F11 The Reporting Person executed a trade order through a broker-dealer which resulted in multiple same day, same way open market purchases, with prices ranging from $0.9905 to $1.00 per share. The Reporting Person has reported these purchases on an aggregate basis using the weighted average price for the transactions. The Reporting Person undertakes to provide, upon request by the Securities and Exchange Commission staff, the Issuer or a security holder of the Issuer, full information regarding the number of shares purchased at each separate price.
F12 The Reporting Person's original Form 4 relating to this transaction, filed on December 12, 2023 misreported the number of shares beneficially owned by the Reporting Person following the transaction, and this Form 5 reflects an increase in the number of shares previously reported as beneficially owned by the Reporting Person by 35,842 shares.
F13 The Reporting Person executed a trade order through a broker-dealer which resulted in multiple same day, same way open market purchases, with prices ranging from $0.9399 to $1.00 per share. The Reporting Person has reported these purchases on an aggregate basis using the weighted average price for the transactions. The Reporting Person undertakes to provide, upon request by the Securities and Exchange Commission staff, the Issuer or a security holder of the Issuer, full information regarding the number of shares purchased at each separate price.

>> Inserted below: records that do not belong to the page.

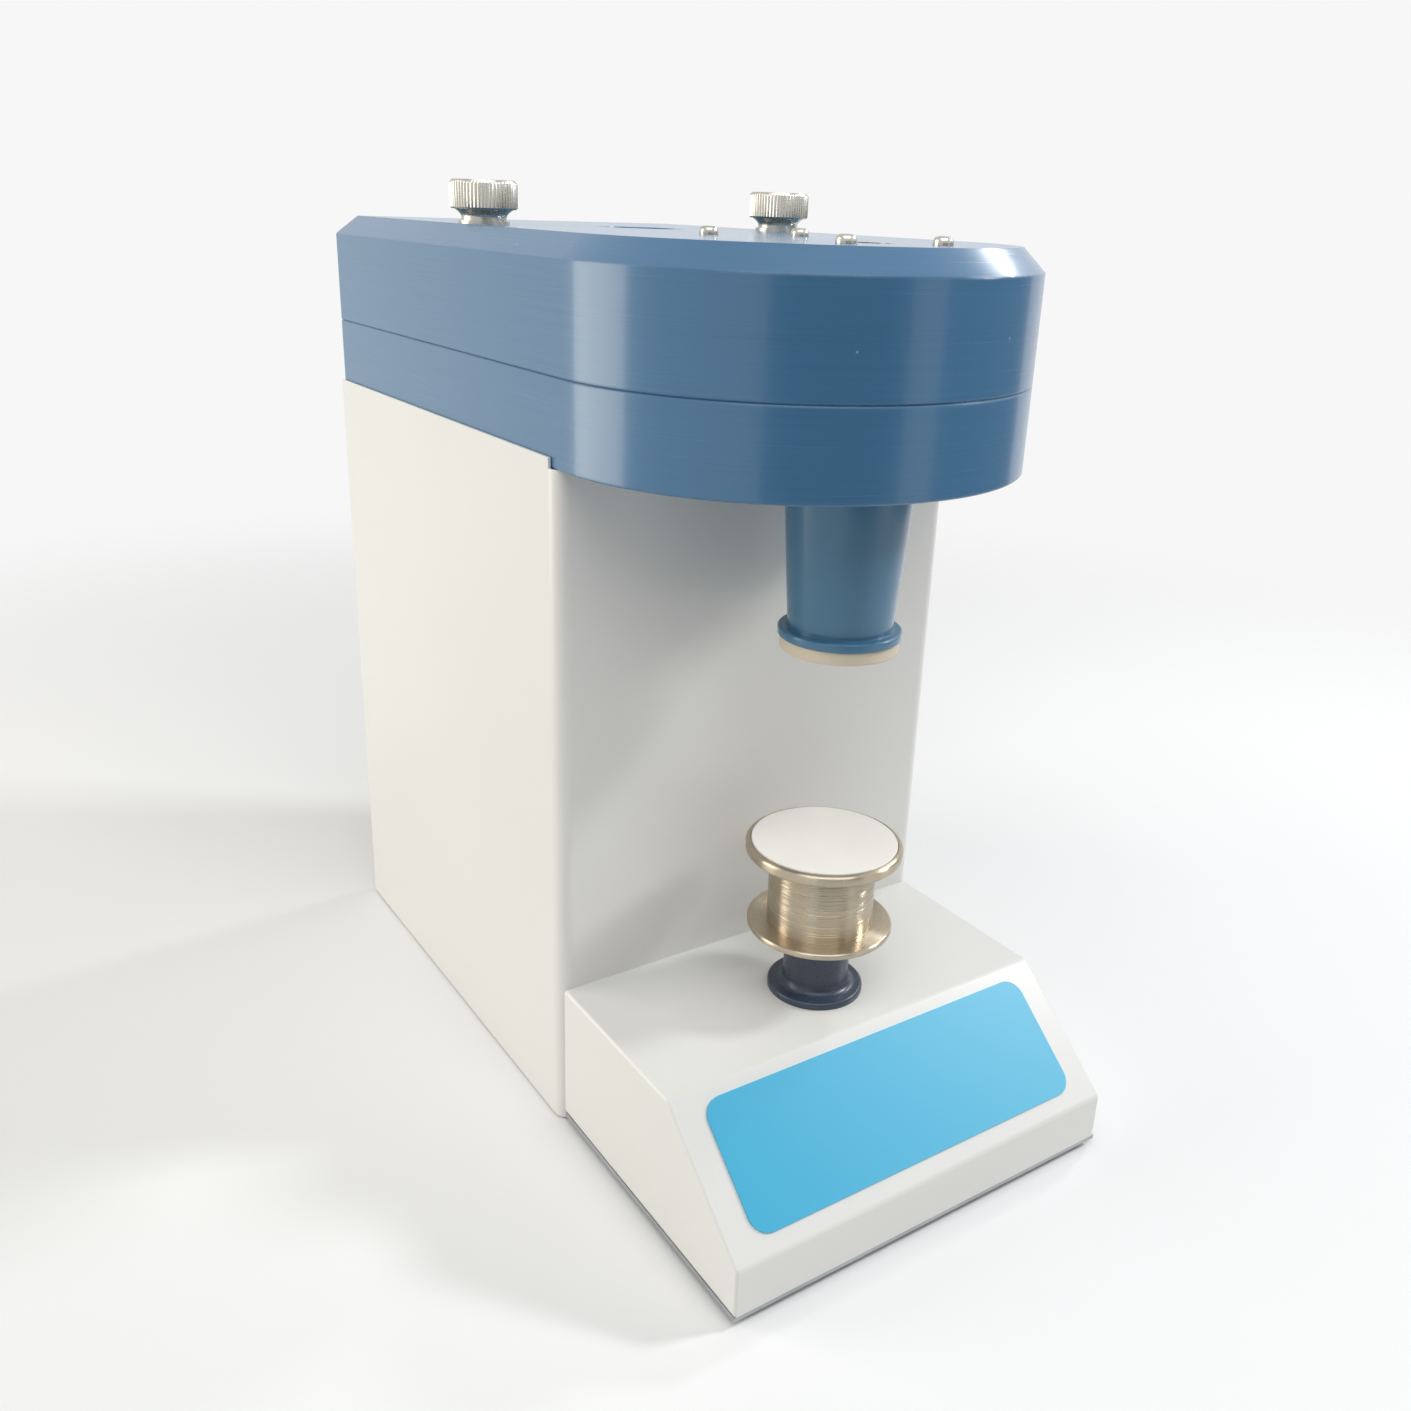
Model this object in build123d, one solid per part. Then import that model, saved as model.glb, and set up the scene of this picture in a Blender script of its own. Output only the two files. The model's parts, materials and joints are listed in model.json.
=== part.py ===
# Cyclone sample mill.
# A folded sheet cabinet carries a cast head, and the head's nose reaches out over a low sloping base.
# A motor in the cabinet turns an impeller inside the head. Ground sample is blown along a channel into
# the cyclone under the nose and drops into a bottle, which a sprung tray presses against a gasket.
#
# Millimetres, Z up. While it is being built, Y is 0 at the cabinet's front face and X is 0 in the middle.
# The finished pieces are then moved so that the origin is under the middle of the whole machine.
import math
import os

from build123d import *

# General fits
gap = 0.3
running_fit = 0.05
close_fit = 0.02
small_edge = 1.0
blind_depth = 2.0

# Cabinet
cabinet_width = 210.0
cabinet_depth = 259.0
cabinet_foot = 1.0
cabinet_lap = 4.4
sheet = 1.2
front_bend = 7.0
rear_bend = 3.0
rear_flange = 14.0
rail_width = 22.0
rail_end = 20.0
rail_screw_end = 30.0

# Floor plate and feet
foot_radius = 11.0
foot_height = 3.5
foot_inset = 26.0
plate_thickness = 2.0
plate_side_gap = 0.8
plate_screw_bite = 4.0

# Base
base_inset = 2.0
base_top = 72.8
base_flat = 89.0
base_reach = 142.5
lip_top = 27.7
base_sheet = 1.5
base_edge_radius = 1.6
bend_radius = 3.0
base_flange = 16.0
base_screw_front = 32.5
base_screw_back = 25.0

# Plate on the slope
label_side = 13.5
label_drop = 6.0
label_rise = 8.0
label_corner = 8.5
label_thickness = 0.8

# Head
head_bottom = 311.6
lower_height = 35.7
cover_height = 52.7
head_nose = 106.5
head_chamfer = 9.3
head_wall = 7.0
head_floor = 7.0
cover_top_wall = 8.0
parting_chamfer = 0.6
head_rear_radius = 4.0
bolt_boss = 8.0
bolt_boss_gap = 0.5
head_bolt_reach = 91.0
head_bolt_bite = 16.0
pin_reach = 56.0
pin_depth = 8.0
pin_rise = 6.0
seal_groove = 4.0
seal_groove_depth = 2.0

# Grinding chamber and rotor
chamber_y = 116.0
chamber_radius = 62.0
chamber_wall = 8.0
bowl_floor = 10.0
collector_width = 7.0
grinding_wall = 7.5
grinding_height = 24.0
grinding_teeth = 48
grinding_notch = 1.0
sieve_inset = 3.0
sieve_wall = 1.2
sieve_height = 18.0
sieve_slot = 3.2
sieve_slot_count = 24
sieve_band = 3.0
impeller_gap = 1.5
impeller_disc = 4.0
impeller_hub = 14.0
impeller_hub_rise = 12.0
impeller_lift = 2.5
blade_count = 12
blade_thickness = 2.5
blade_root_gap = 5.0
blade_drop = 6.0
rotor_nut_radius = 12.0
rotor_nut_height = 9.0
seal_radius = 14.0
seal_height = 8.0

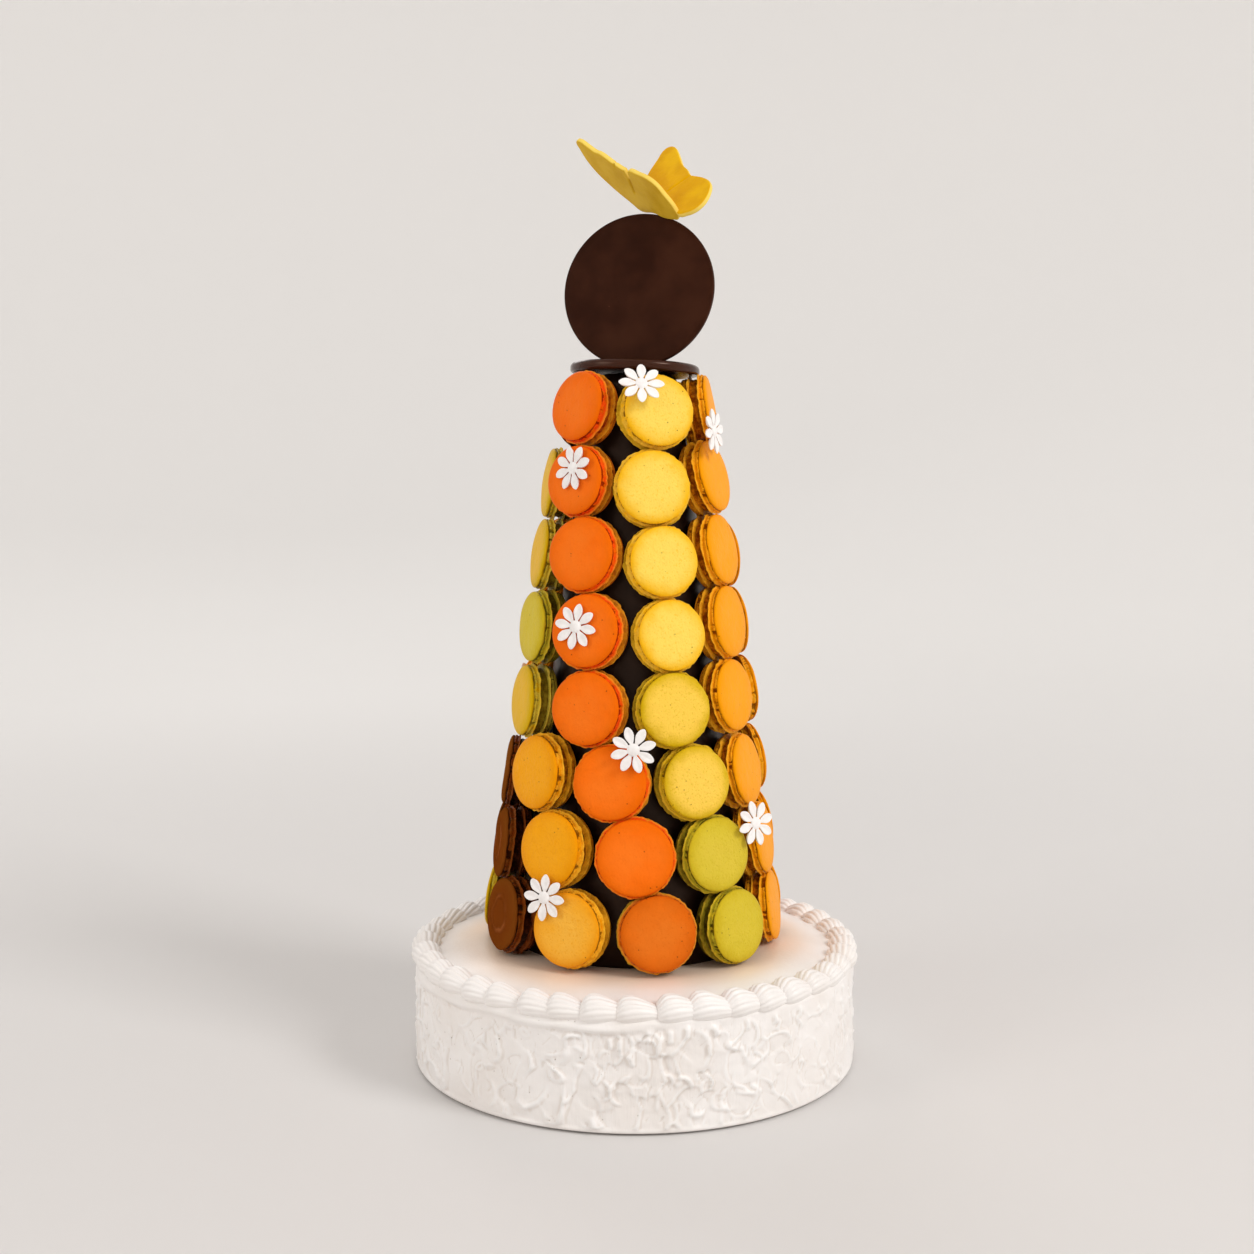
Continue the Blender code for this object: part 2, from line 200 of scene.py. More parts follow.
class Finish:
    """A node material on a Principled shader."""

    def __init__(self, name, **constants):
        self.material = bpy.data.materials.new(name)
        self.material.use_nodes = True
        self.tree = self.material.node_tree
        self.shader = self.tree.nodes["Principled BSDF"]
        self.where = self.node("ShaderNodeTexCoord", output="Object")
        for socket, value in constants.items():
            self.feed(self.shader.inputs[socket.replace("_", " ")], value)

    def feed(self, socket, value):
        if isinstance(value, Value):
            self.tree.links.new(value.socket, socket)
        else:
            socket.default_value = value

    def node(self, kind, settings=None, inputs=None, output=0):
        """A node of a kind, with its settings made first and then its inputs fed."""
        made = self.tree.nodes.new(kind)
        for name, value in (settings or {}).items():
            setattr(made, name, value)
        for name, value in (inputs or {}).items():
            self.feed(made.inputs[name], value)
        return Value(self, made.outputs[output])

    def maths(self, operation, first, second):
        return self.node("ShaderNodeMath", {"operation": operation}, {0: first, 1: second})

    def noise(self, size, detail=2, stretch=(1, 1, 1)):
        """Noise from 0 to 1 with features of about a size in metres, stretched along the axes."""
        spread = {"Vector": self.where, "Scale": tuple(1 / s for s in stretch)}
        where = self.node("ShaderNodeMapping", None, spread)
        return self.node("ShaderNodeTexNoise", None, {"Vector": where, "Scale": 1 / size, "Detail": detail})

    def spots(self, size, reach):
        """1 at the middle of scattered spots, falling to 0 at a share of their spacing."""
        inputs = {"Vector": self.where, "Scale": 1 / size}
        distance = self.node("ShaderNodeTexVoronoi", {"feature": "F1"}, inputs, "Distance")
        return self.ramp(distance, reach, 0)

    def ramp(self, value, low, high):
        """A value turned into 0 at low and 1 at high, held between them."""
        inputs = {"Value": value, "From Min": low, "From Max": high}
        return self.node("ShaderNodeMapRange", {"interpolation_type": "SMOOTHSTEP"}, inputs)

    def attribute(self, name):
        return self.node("ShaderNodeAttribute", {"attribute_name": name}, output="Fac")

    def mix(self, factor, first, second):
        return self.node(
            "ShaderNodeMix", {"data_type": "RGBA"}, {0: factor, 6: first, 7: second}, output=2
        )

    def paint(self, colour=None, roughness=None, relief=None, depth=0.001):
        """Feed what changes over the surface: its colour, its roughness, and a relief of a depth."""
        if colour is not None:
            self.feed(self.shader.inputs["Base Color"], colour)
        if roughness is not None:
            self.feed(self.shader.inputs["Roughness"], roughness)
        if relief is not None:
            bump = self.node("ShaderNodeBump", None, {"Height": relief, "Distance": depth})
            self.feed(self.shader.inputs["Normal"], bump)
        return self.material


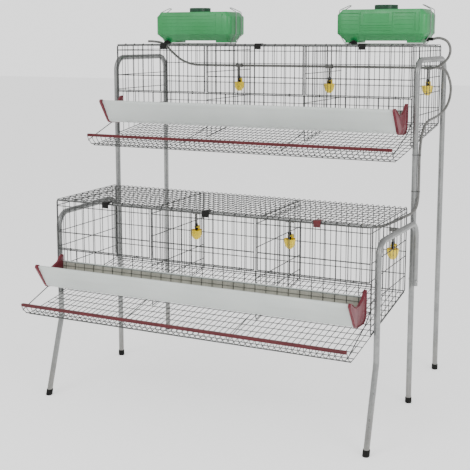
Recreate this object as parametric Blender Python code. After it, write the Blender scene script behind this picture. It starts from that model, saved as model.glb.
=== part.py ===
"""Two-tier laying-hen cage: tube frame, wire cages, feed troughs, drinkers and water tanks."""
import bmesh
import bpy
import math
from mathutils import Vector

# Overall sizes (metres).
CAGE_WIDTH = 1.492
CAGE_DEPTH = 0.500
TIERS = (("lower", -0.529, 0.905), ("upper", 0.0, 1.598))
FLOOR_REAR_DROP = 0.381
FLOOR_LOW = (-0.214, -0.475)
STRIP_AT = (-0.273, -0.425)
BAR = 0.004
GAP = 0.0005

# Tube frame.
TUBE_R = 0.0125
TUBE_CLEAR = 0.0015
TUBE_X = CAGE_WIDTH / 2 + TUBE_CLEAR + TUBE_R
BEND_R = 0.065
TALL_FRONT_Y, TALL_REAR_Y, TALL_TOP = 0.0175, 0.5055, 1.532
LOW_FRONT_Y, LOW_TOP, LOW_LEG_END = -0.491, 0.8325, 0.548
SPLAY_Z, SPLAY_FOOT_Y = 0.346, -0.605
LEG_PITCH = 2 * TUBE_R + 0.0008
LEG_SIDE_STEP = {"left": 0.0, "right": 0.019}
BOLT_Z = 0.570
BOLT_R = 0.0035
FOOT_WALL, FOOT_H, FOOT_FLOOR = 0.003, 0.026, 0.0035
FOOT_R = TUBE_R + FOOT_WALL

# Fronts.
DOOR_DROP = 0.225
DOOR_ROWS = (0.030, 0.150)
GRILLE_BOTTOM = 0.345
LATCH_OFFSET = 0.020

# Feed trough, as (forward of the cage front, below the cage top).
TROUGH_X = 0.006
TROUGH_HALF = CAGE_WIDTH / 2 - 0.034
TROUGH_LIP = (-0.195, -0.268)
TROUGH_BOTTOM_FRONT = (-0.126, -0.372)
TROUGH_BOTTOM_REAR = (-0.036, -0.378)
TROUGH_REAR = (-0.0075, -0.278)
TROUGH_WALL = 0.003
CAP_THICK = 0.012

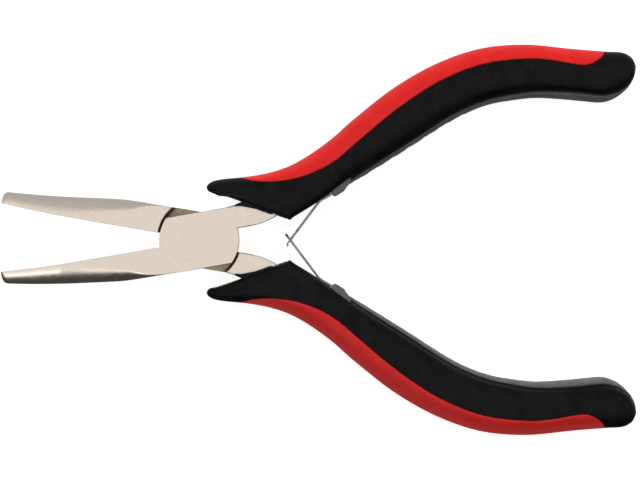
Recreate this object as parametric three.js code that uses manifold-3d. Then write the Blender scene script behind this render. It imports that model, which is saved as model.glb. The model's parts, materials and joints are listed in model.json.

F14 The Reporting Person's original Form 4 relating to this transaction, filed on December 12, 2023 misreported the number of shares beneficially owned by the Reporting Person following the transaction, and this Form 5 reflects an increase in the number of shares previously reported as beneficially owned by the Reporting Person by 35,842 shares.
F15 The Reporting Person executed a trade order through a broker-dealer which resulted in multiple same day, same way open market purchases, with prices ranging from $0.96 to $1.00 per share. The Reporting Person has reported these purchases on an aggregate basis using the weighted average price for the transactions. The Reporting Person undertakes to provide, upon request by the Securities and Exchange Commission staff, the Issuer or a security holder of the Issuer, full information regarding the number of shares purchased at each separate price.
F16 The Reporting Person's original Form 4 relating to this transaction, filed on December 18, 2023 misreported the number of shares beneficially owned by the Reporting Person following the transaction, and this Form 5 reflects an increase in the number of shares previously reported as beneficially owned by the Reporting Person by 35,842 shares.
F17 The restricted stock units issued to the Reporting Person convert into shares of Class A Common Stock on a one-for-one basis.
F18 Shares owned by the Reporting Person's spouse. The Reporting Person disclaims beneficial ownership of these shares except to the extent of her pecuniary interest, and the filing of this report is not an admission that the Reporting Person is the beneficial owner of these shares for purposes of Section 16 or for any other purpose.
F19 On January 10, 2023, the Reporting Person was granted 68,700 restricted stick units under the Issuer's 2022 Equity Incentive Plan, which vest in three equal, annual installments beginning on December 31, 2023.